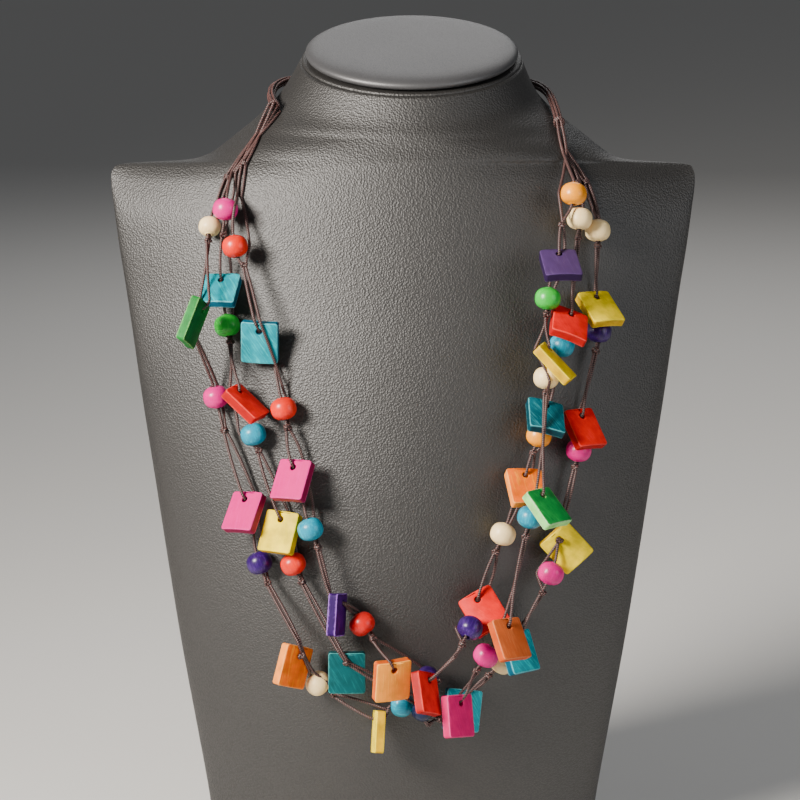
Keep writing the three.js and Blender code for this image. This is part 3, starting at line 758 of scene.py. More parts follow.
def wood_finish(name, dye, streaks, edge, sawn, strengths, gloss):
    """A stained and finished wood. edge: the rim colour, partly painted light. strengths: streaks,
    slant, clouds, edge colour. gloss: roughness, varnish weight, varnish roughness, relief, sheen
    under the varnish."""
    material, m = new_material(
        name, wood="ShaderNodeGroup", rough="ShaderNodeMapRange", bump="ShaderNodeBump",
    )
    m["wood"].node_tree = stained_wood
    colours = {"Dye": dye, "Streaks": streaks, "Edge": edge, "Sawn Side": sawn}
    strength_names = ("Streak Strength", "Streak Slant", "Cloud Strength", "Edge Strength")
    roughness, varnish, varnish_roughness, relief, sheen = gloss
    set_inputs(
        m,
        wood={label: linear(*colour) for label, colour in colours.items()},
        rough={"To Min": roughness, "To Max": roughness + 0.12},
        bump={"Strength": relief, "Distance": 0.00012},
        shader={
            "Specular IOR Level": sheen, "Coat Weight": varnish, "Coat Roughness": varnish_roughness,
        },
    )
    set_inputs(m, wood=dict(zip(strength_names, strengths)))
    wire(
        material.node_tree, m,
        ("wood", "Colour", "shader", "Base Color"),
        ("wood", "Streak", "rough", "Value"),
        ("rough", "Result", "shader", "Roughness"),
        ("wood", "Height", "bump", "Height"),
        ("bump", "Normal", "shader", "Normal"),
    )
    return material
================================
## PROBLEM TO SOLVE:
Write out all the data again, exactly as it appears.

## RESPONSE TO THIS EXERCISE:
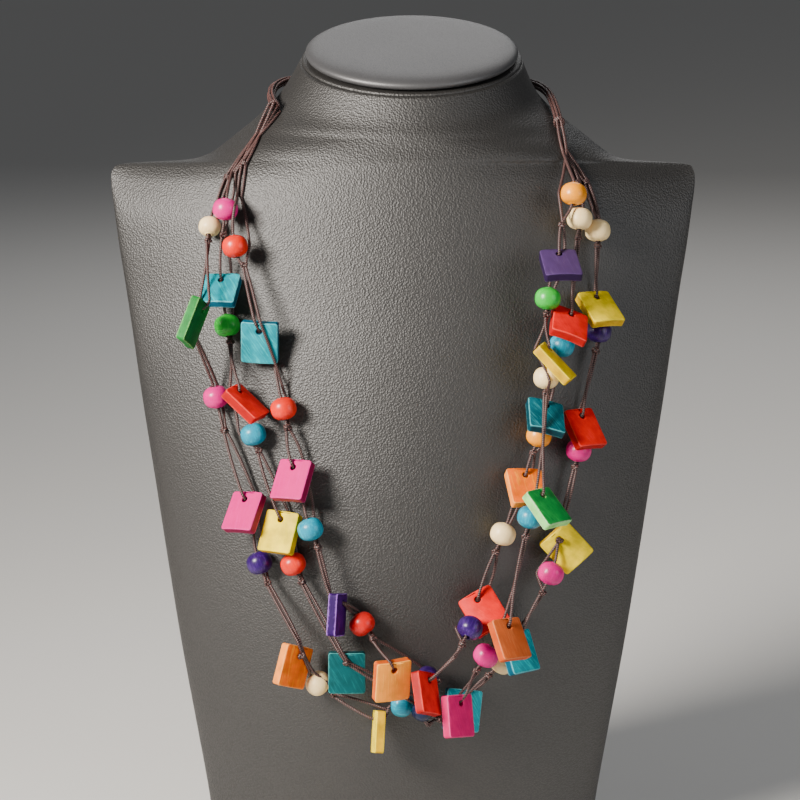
Keep writing the three.js and Blender code for this image. This is part 3, starting at line 758 of scene.py. More parts follow.
def wood_finish(name, dye, streaks, edge, sawn, strengths, gloss):
    """A stained and finished wood. edge: the rim colour, partly painted light. strengths: streaks,
    slant, clouds, edge colour. gloss: roughness, varnish weight, varnish roughness, relief, sheen
    under the varnish."""
    material, m = new_material(
        name, wood="ShaderNodeGroup", rough="ShaderNodeMapRange", bump="ShaderNodeBump",
    )
    m["wood"].node_tree = stained_wood
    colours = {"Dye": dye, "Streaks": streaks, "Edge": edge, "Sawn Side": sawn}
    strength_names = ("Streak Strength", "Streak Slant", "Cloud Strength", "Edge Strength")
    roughness, varnish, varnish_roughness, relief, sheen = gloss
    set_inputs(
        m,
        wood={label: linear(*colour) for label, colour in colours.items()},
        rough={"To Min": roughness, "To Max": roughness + 0.12},
        bump={"Strength": relief, "Distance": 0.00012},
        shader={
            "Specular IOR Level": sheen, "Coat Weight": varnish, "Coat Roughness": varnish_roughness,
        },
    )
    set_inputs(m, wood=dict(zip(strength_names, strengths)))
    wire(
        material.node_tree, m,
        ("wood", "Colour", "shader", "Base Color"),
        ("wood", "Streak", "rough", "Value"),
        ("rough", "Result", "shader", "Roughness"),
        ("wood", "Height", "bump", "Height"),
        ("bump", "Normal", "shader", "Normal"),
    )
    return material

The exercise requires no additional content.